Tu da dove hai cominciato?
«Avevo un database di strutture, ho fatto una selezione tra quelle che secondo me rispondevano meglio a questo servizio e ho proposto loro l’idea. Fortunatamente ho trovato spesso un forte entusiasmo e da qui è nato tutto!».
Hai fatto tutto da solo?
«Sì, la vita dello startupper è molto dura, eravamo in due, ma un certo punto mi sono portato avanti da solo perché c’era chi non poteva attendere e aveva altre esigenze. Adesso mi trovo a collaborare con un tour operator, un partner per me strategico, ed è con loro che ho ingranato la marcia sull’idea dei tour».
Hai chiesto dei finanziamenti?
«Ci ho pensato alla finanza alternativa, ma poi relazionandomi con molti colleghi ho capito una cosa. Molti startupper sono più impegnati a costruire idee che piacciono agli investitori piuttosto che idee che funzionino sul serio! Spesso per ottenere i finanziamenti si perde il focus e si snatura il progetto: così a un certo punto i soldi degli investitori finiscono e, se tu non sei stato in grado di creare qualcosa di funzionale e autosufficiente, ti perdi. La mia idea è sempre stata invece quella di creare un progetto che, anche se con poco, si reggesse sulle proprie gambe: “Guadagno uno? Investo uno! E ogni anno aggiungo degli obiettivi!”. La mia politica è sempre stata la legge dei piccoli passi: si inizia imparando a camminare poi, pian piano, si comincia a correre; ma prima devi essere capace di camminare. Quindi anche in questo caso sì..ho fatto tutto da solo in auto finanziamento, dopo di che, in base alle revenue del progetto, reinvestivo per farlo crescere. Oggi finalmente ho i numeri dalla mia parte».

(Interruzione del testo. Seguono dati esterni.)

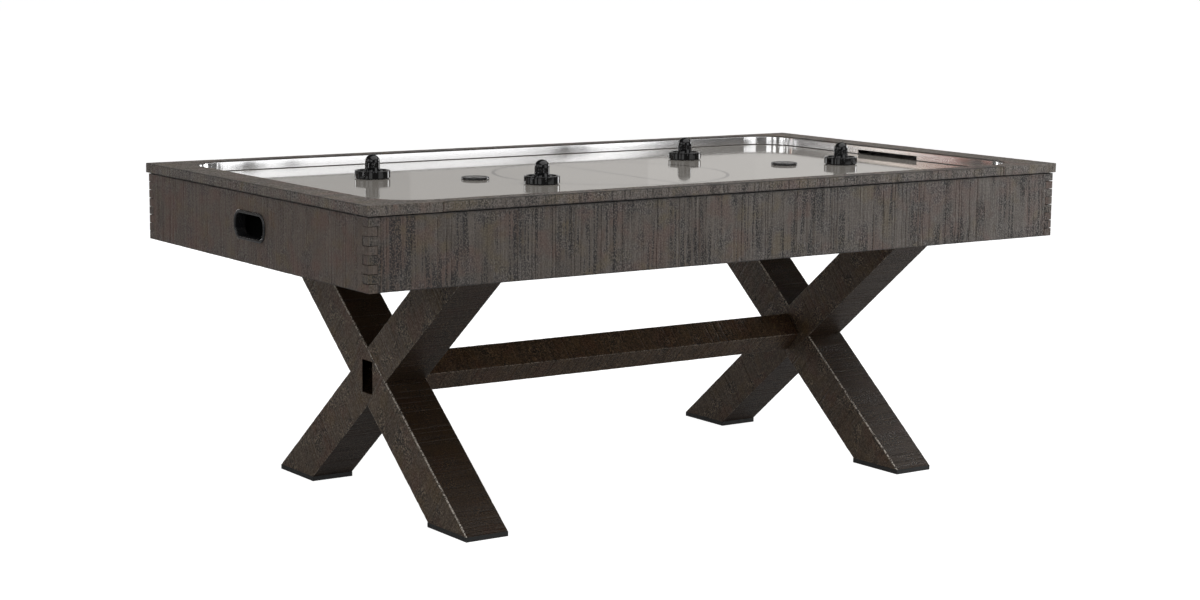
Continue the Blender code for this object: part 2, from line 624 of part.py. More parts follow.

Cosa accade durante un viaggio Trip Doggy?
«Cose emozionanti e uniche. Il collante delle esperienze Trip Doggy è la passione per il proprio cane. Abbiamo un coordinatore cinofilo che, oltre a fare da supporto per la gestione dei cani in gruppo e garantire la socializzazione tra i quattro zampe in sicurezza, organizza attività esclusive: ludiche e formative. Si arriva nelle strutture e ci si conosce e “il bello” è che si riesce a creare il “gruppo” fin da subito. Nei giorni a seguire ci aspettano escursioni ed esperienze turistiche variegate: dalle crociere in battello, alle visite in cantine scelte, ai viaggi in treno! Trip Doggy è un’esperienza appagante per viaggiatori, cani e coordinatori. Le persone sono innamorate di questo progetto ed è per questo che abbiamo una percentuale di repeater molto alta. Sono proprio i nostri clienti i nostri migliori sponsor: le persone lo raccontano agli amici e poi li indirizzano da noi».
Quali altri obiettivi hai per il futuro?
«Arrivare, nel 2021, ad organizzare ottanta partenze l’anno, dare lavoro a più educatori cinofili, allargare il bacino degli utenti e delle destinazioni soprattutto al Sud, dove iniziano ad arrivare le prime richieste. Campania e Puglia sono le mete su cui sto ragionando e proprio dalla Puglia comincerò dal prossimo anno».